▶ [Raw records]

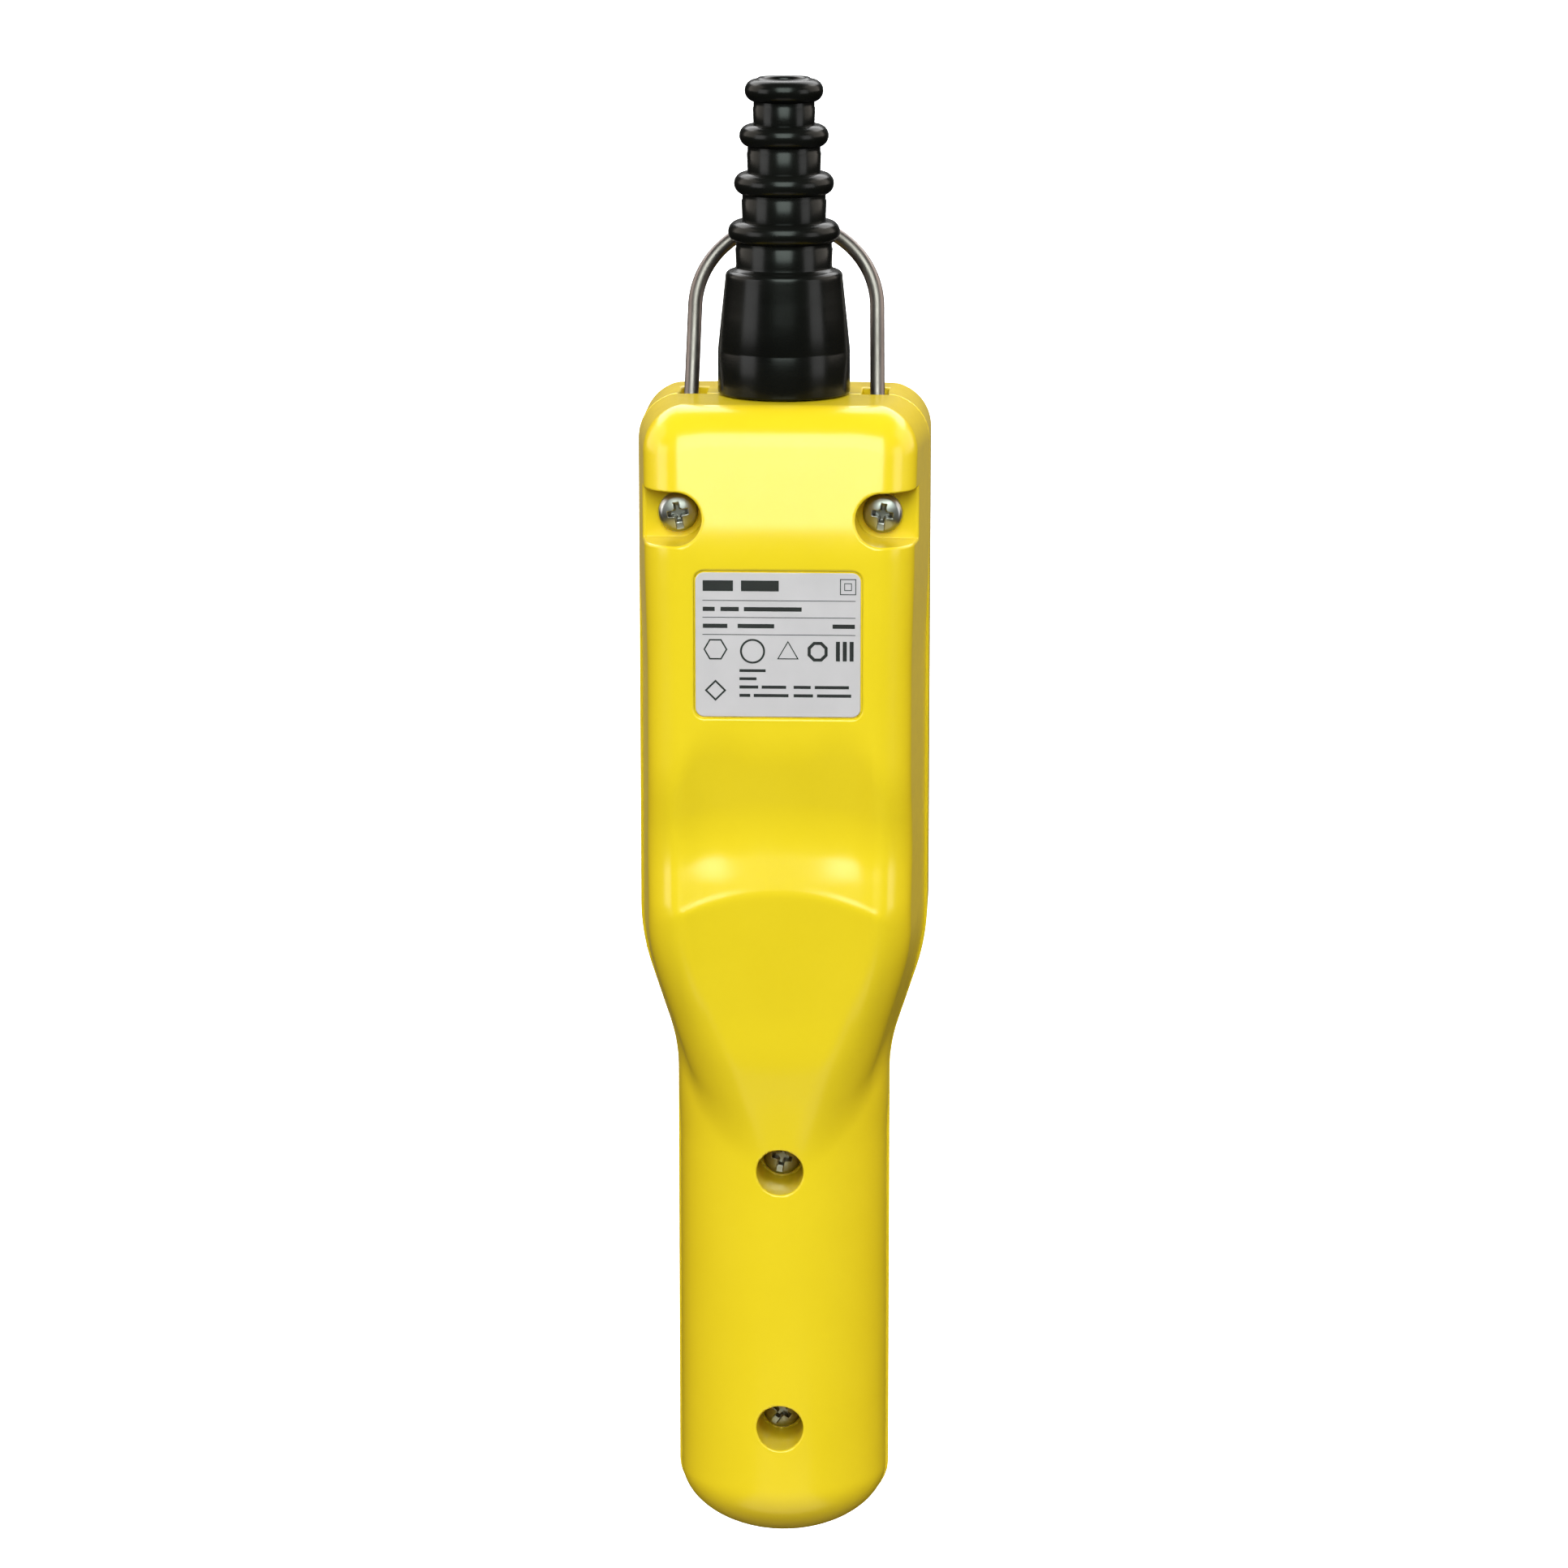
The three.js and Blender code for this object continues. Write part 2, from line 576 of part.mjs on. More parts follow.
function cableClamp() {
  const back = CLAMP.postTop + 0.1;
  const bar = box([-12, 12], [back, back + CLAMP.thick], [CLAMP.z - 3.4, CLAMP.z + 3.4]);
  const holes = sides.map((side) =>
    rodY(SMALL_SHANK_R + GAP, [back - 1, back + 4], side * CLAMP.x, CLAMP.z, 8));
  return cut(bar, ...holes);
}

place('cable_clamp', surface(cableClamp()), greyPlastic);

const clampFace = CLAMP.postTop + 0.1 + CLAMP.thick;
const carrierFace = CARRIER_Y + 1.7;
const smallScrews = [
  { name: 'clamp_screw', at: CLAMP, face: clampFace },
  { name: 'carrier_screw', at: CARRIER_SCREW, face: carrierFace },
];
for (const { name, at, face } of smallScrews) {
  place(`${name}_left`, surface(panScrew(smallScrew, -at.x, face, at.z)), steel);
  place(`${name}_right`, surface(panScrew(smallScrew, at.x, face, at.z)), steel);
}

// ---- contact carrier ----------------------------------------------------

function contactCarrier() {
  const { raise, lower } = BUTTON_HEIGHTS;
  const plate = box([-15, 15], [CARRIER_Y, carrierFace], [lower - 11, raise + 11]);
  const stemHoles = [raise, lower].map((z) => rodY(STEM_FLANGE_R + 0.5, [CARRIER_Y - 1, 0], 0, z));
  const screwHoles = sides.map((side) =>
    rodY(SMALL_SHANK_R + GAP, [CARRIER_Y - 1, 0], side * CARRIER_SCREW.x, CARRIER_SCREW.z, 8));
  return cut(plate, ...stemHoles, ...screwHoles);
}

place('contact_carrier', surface(contactCarrier()), greyPlastic);

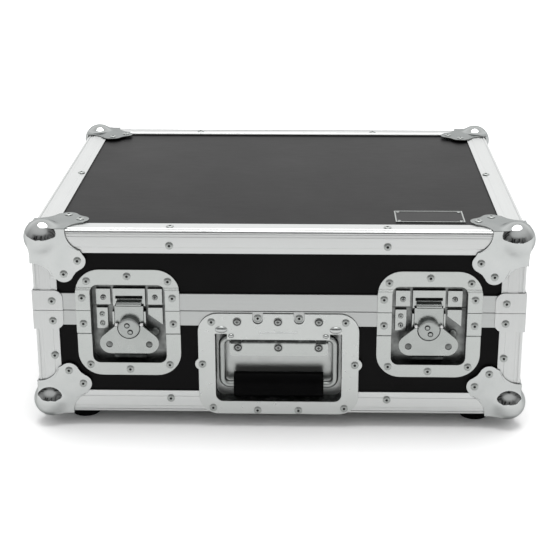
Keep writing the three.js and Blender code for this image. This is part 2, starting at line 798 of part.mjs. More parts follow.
function handleDish() {
  const over = -seatGap - handleSheet;
  const sheet = [over, -seatGap];
  const through = [over - cutOver, handleDepth];
  const flange = prism(
    "y",
    rounded([-handleHalfWidth, handleHalfWidth], [handleBottom, handleTop], Array(4).fill(handleCornerRadius)),
    sheet,
  );
  const ears = [-1, 1].map((sign) => {
    const across = sign * (handleHalfWidth + seatGap - sideEarRadius / 2);
    return rod("y", sideEarRadius, sheet, [across, sideEarRise], 16);
  });
  const notches = [-1, 1].map((sign) => {
    const x = sign * handleNotchAcross;
    const low = handleTop - handleNotchDrop;
    const round = rod("y", handleNotchRadius, [over - cutOver, cutOver], [x, low], 16);
    const mouth = block([x - handleNotchRadius, x + handleNotchRadius], [over - cutOver, cutOver], [low, handleTop + cutOver]);
    return joined(round, mouth);
  });
  const outer = handleOpenRadius + traySheet;
  const half = handleOpenHalf + traySheet;
  const tray = prism(
    "y",
    rounded([-half, half], [handleOpenBottom - traySheet, trayTop + traySheet], [outer, outer, 0, 0]),
    [-seatGap - handleSheet / 2, handleDepth + traySheet],
  );
  const r = handleOpenRadius;
  const hollow = prism(
    "y",
    rounded([-handleOpenHalf, handleOpenHalf], [handleOpenBottom, trayTop], [r, r, 0, 0]),
    [-seatGap, handleDepth],
  );
  const opening = cut(
    prism("y", rounded([-handleOpenHalf, handleOpenHalf], [handleOpenBottom, handleOpenTop], [r, r, 0, 0]), through),
    block([-coverHalfWidth, coverHalfWidth], [over - 2 * cutOver, -seatGap], [coverBottom, handleOpenTop + cutOver]),
  );
  return cut(joined(cut(flange, ...notches), tray, ...ears), hollow, opening);
}

function handleClamp() {
  const r = clampCornerRadius;
  const top = trayTop - runGap;
  const plate = prism(
    "y",
    rounded([-clampHalfWidth, clampHalfWidth], [clampBottom, top], [r, r, 0, 0]),
    [clampBack - clampSheet, handleDepth - seatGap],
  );
  const axis = [bailDepth, bailPivotRise];
  const heights = [bailPivotRise - saddleHalfHeight, bailPivotRise + saddleHalfHeight];
  const saddles = [[-saddleOuter, -saddleInner], [saddleInner, saddleOuter]].map(([x0, x1]) => cut(
    block([x0, x1], [saddleFront, clampBack], heights),
    rod("x", bailRadius + runGap, [x0 - cutOver, x1 + cutOver], axis),
  ));
  return joined(plate, ...saddles);
}

// A path that keeps its own points, so that its bends get as many rings as its straights
class PointPath extends THREE.Curve {
  constructor(points) {
    super();
    this.points = points;
  }

  getPoint(share) {
    const place = share * (this.points.length - 1);
    const at = Math.min(Math.floor(place), this.points.length - 2);
    return this.points[at].clone().lerp(this.points[at + 1], place - at);
  }

  getPointAt(share) {
    return this.getPoint(share);
  }

  getTangentAt(share) {
    return this.getTangent(share);
  }
}

function bail() {
  const bendLow = gripRise + bailBend;
  const bendHigh = bailPivotRise - bailBend;
  const bendIn = bailAcross - bailBend;
  const spine = [
    [bailEnd, bailPivotRise],
    ...arc([bendIn, bendHigh], bailBend, quarterDegrees, 0, 7),
    ...arc([bendIn, bendLow], bailBend, 0, -quarterDegrees, 7),
    [-cutOver, gripRise],
  ];
  const path = new PointPath(spine.map(([x, z]) => new THREE.Vector3(x, bailDepth, z)));
  const round = arc([0, 0], bailRadius, 0, 4 * quarterDegrees, 12).slice(1);
  const section = new THREE.Shape(round.map(([a, b]) => new THREE.Vector2(a, b)));
  const form = { steps: spine.length - 1, extrudePath: path, bevelEnabled: false };
  const half = solid(new THREE.ExtrudeGeometry(section, form));
  return joined(half, half.mirror([1, 0, 0]));
}

function handleGrip() {
  const round = arc([0, 0], 1, 0, 360, circleSteps).slice(1);
  const outline = round.map(([a, b]) => [bailDepth + a * gripHalfDepth, gripRise + b * gripHalfHeight]);
  const sleeve = prism("x", outline, [-gripHalfLength, gripHalfLength]);
  const ends = [-gripHalfLength - cutOver, gripHalfLength + cutOver];
  return cut(sleeve, rod("x", bailRadius + seatGap, ends, [bailDepth, gripRise], 12));
}

const handle = addGroup(flightCase, [0, frontFace, footHeight]);
addPart("handle_dish", handleDish(), zincSteel, handle);
addPart("handle_clamp_plate", handleClamp(), zincSteel, handle);
addPart("handle_bail", bail(), zincSteel, handle);
addPart("handle_grip", handleGrip(), grip, handle);

// Rear hinges, built as if on a front face and turned to the back

const hingeAxis = [-hingeOffset, hingeRise];

function knuckles(spans, radius, steps = 16) {
  return spans.map((span) => rod("x", radius, span, hingeAxis, steps));
}

function hingeLeafOf(sign, own, others) {
  const near = sign * halfParting;
  const far = sign * hingeLeaf;
  const form = joggle(hingeSheet, hingeHalfWidth, near, sign * hingeJoggle, far, panelFace);
  const r = hingeCornerRadius;
  const [low, high] = [Math.min(near, far), Math.max(near, far)];
  const radii = sign > 0 ? [0, 0, r, r] : [r, r, 0, 0];
  const outline = rounded([-hingeHalfWidth, hingeHalfWidth], [low, high], radii, 3);
  const plate = form.skin.intersect(prism("y", outline, [-cutOver - hingeSheet, panelFace]));
  const widened = others.map(([x0, x1]) => [x0 - seatGap, x1 + seatGap]);
  const bores = knuckles(own.map(([x0, x1]) => [x0 - cutOver, x1 + cutOver]), pinRadius + seatGap, 12);
  return cut(joined(cut(plate, ...knuckles(widened, barrelRadius + runGap)), ...knuckles(own, barrelRadius)), ...bores);
}

const lidKnuckles = [[-knuckleHalf, knuckleHalf]];
const baseKnuckles = [
  [-hingeHalfWidth, -knuckleHalf - runGap],
  [knuckleHalf + runGap, hingeHalfWidth],
];
for (const [side, sign] of [["left", -1], ["right", 1]]) {
  const hinge = addGroup(flightCase, [sign * hingeAcross, -frontFace, parting], 2 * quarterTurn);
  addPart(`${side}_hinge_lid_leaf`, hingeLeafOf(1, lidKnuckles, baseKnuckles), zincSteel, hinge);
  addPart(`${side}_hinge_base_leaf`, hingeLeafOf(-1, baseKnuckles, lidKnuckles), zincSteel, hinge);
  addPart(`${side}_hinge_pin`, rod("x", pinRadius, [-hingeHalfWidth, hingeHalfWidth], hingeAxis, 12), zincSteel, hinge);
}

// Foam: a cradle in the base and a lining in the lid, with room for the dishes behind the front

function foamPockets() {
  const gap = foamPocketGap;
  const latchBack = frontFace + latchPocketDepth + gap;
  const latchHeights = [
    parting - latchOpenBottom - latchSheet - gap,
    parting + latchOpenTop + latchSheet + gap,
  ];
  const latches = [-1, 1].map((sign) => {
    const x = sign * latchAcross;
    return block([x - latchPocketHalf - gap, x + latchPocketHalf + gap], [frontFace, latchBack], latchHeights);
  });
  const handleRoom = block(
    [-handlePocketHalf - gap, handlePocketHalf + gap],
    [frontFace, frontFace + handleDepth + traySheet + gap],
    [footHeight, footHeight + trayTop + traySheet + gap],
  );
  return [...latches, handleRoom];
}

function foamBlock([z0, z1], [hollowLow, hollowHigh]) {
  const x = caseWidth / 2 - panelEdge;
  const y = caseDepth / 2 - panelEdge;
  const hollow = rounded(
    [-x + foamWall, x - foamWall],
    [-y + foamWallFront, y - foamWallFront],
    Array(4).fill(foamRadius),
    4,
  );
  return cut(block([-x, x], [-y, y], [z0, z1]), prism("z", hollow, [hollowLow, hollowHigh]), ...foamPockets());
}

const foamBottom = footHeight + blockSize + seatGap;
const foamTop = lidTop - blockSize - seatGap;
addPart(
  "base_foam",
  foamBlock([foamBottom, parting - foamPartingDrop], [foamBottom + foamFloor, parting]),
  foam,
);
addPart(
  "lid_foam",
  foamBlock([parting + foamPartingDrop, foamTop], [parting, foamTop - lidFoamRoof]),
  foam,
);

export default flightCase;
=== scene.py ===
import logging
import math
from contextlib import contextmanager
from dataclasses import dataclass
from enum import Enum
from typing import Callable, Iterator, Optional, Sequence

import bpy
from mathutils import Matrix, Vector


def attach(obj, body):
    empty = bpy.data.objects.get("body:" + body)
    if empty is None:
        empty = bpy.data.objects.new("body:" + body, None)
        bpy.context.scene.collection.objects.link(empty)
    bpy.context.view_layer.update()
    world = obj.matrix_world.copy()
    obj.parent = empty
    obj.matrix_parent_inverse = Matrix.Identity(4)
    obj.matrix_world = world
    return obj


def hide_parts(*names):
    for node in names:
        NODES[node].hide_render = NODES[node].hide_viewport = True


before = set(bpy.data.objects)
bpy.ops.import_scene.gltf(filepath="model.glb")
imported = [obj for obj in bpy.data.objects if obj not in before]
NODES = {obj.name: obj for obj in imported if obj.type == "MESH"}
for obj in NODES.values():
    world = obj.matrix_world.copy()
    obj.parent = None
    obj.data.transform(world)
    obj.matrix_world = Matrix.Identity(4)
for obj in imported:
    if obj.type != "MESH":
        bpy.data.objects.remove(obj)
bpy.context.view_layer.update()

MM = 0.001
MERGE = 0.002 * MM
HERE = Matrix.Identity(4)
WIDTH, DEPTH = 520.0, 440.0
GROUND, PARTING, TOP = 16.0, 134.4, 224.0
Piece = bpy.types.Object
Point = tuple[float, float]
Triple = tuple[float, float, float]
FaceTest = Callable[[Vector, Vector], bool]
LATCH_ACROSS = 160.0
HINGE_ACROSS = 150.0
CORNERS = {"front_left": (-1, -1), "front_right": (1, -1), "back_right": (1, 1), "back_left": (-1, 1)}
log = logging.getLogger("flight_case")


class Body(Enum):
    """The bodies of the frame that pieces ride on."""

    BASE = "base"
    LID = "lid"
    BAIL = "bail"
    LEFT_HUB = "left_hub"
    LEFT_WING = "left_wing"
    LEFT_HOOK = "left_hook"
    RIGHT_HUB = "right_hub"
    RIGHT_WING = "right_wing"
    RIGHT_HOOK = "right_hook"


class Slot(Enum):
    """The record's material slots."""

    LAMINATE = "laminate"
    ALUMINIUM = "aluminium"
    CORNER = "corner_chrome"
    STEEL = "steel"
    GRIP = "grip_rubber"
    FOOT = "foot_rubber"
    FOAM = "foam"


def moved(x: float, y: float, z: float) -> Matrix:
    """A move by x, y and z, in millimetres."""
    return Matrix.Translation(Vector((x, y, z)) * MM)


def turned(degrees: float, axis: str) -> Matrix:
    """A turn about an axis."""
    return Matrix.Rotation(math.radians(degrees), 4, axis)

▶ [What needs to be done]
Only the lines running from the line with "const foamBottom = footHeight" through the line with "obj.parent = empty" should be repeated, exactly and with both ends kept.

▶ [Task result]
const foamBottom = footHeight + blockSize + seatGap;
const foamTop = lidTop - blockSize - seatGap;
addPart(
  "base_foam",
  foamBlock([foamBottom, parting - foamPartingDrop], [foamBottom + foamFloor, parting]),
  foam,
);
addPart(
  "lid_foam",
  foamBlock([parting + foamPartingDrop, foamTop], [parting, foamTop - lidFoamRoof]),
  foam,
);

export default flightCase;
=== scene.py ===
import logging
import math
from contextlib import contextmanager
from dataclasses import dataclass
from enum import Enum
from typing import Callable, Iterator, Optional, Sequence

import bpy
from mathutils import Matrix, Vector


def attach(obj, body):
    empty = bpy.data.objects.get("body:" + body)
    if empty is None:
        empty = bpy.data.objects.new("body:" + body, None)
        bpy.context.scene.collection.objects.link(empty)
    bpy.context.view_layer.update()
    world = obj.matrix_world.copy()
    obj.parent = empty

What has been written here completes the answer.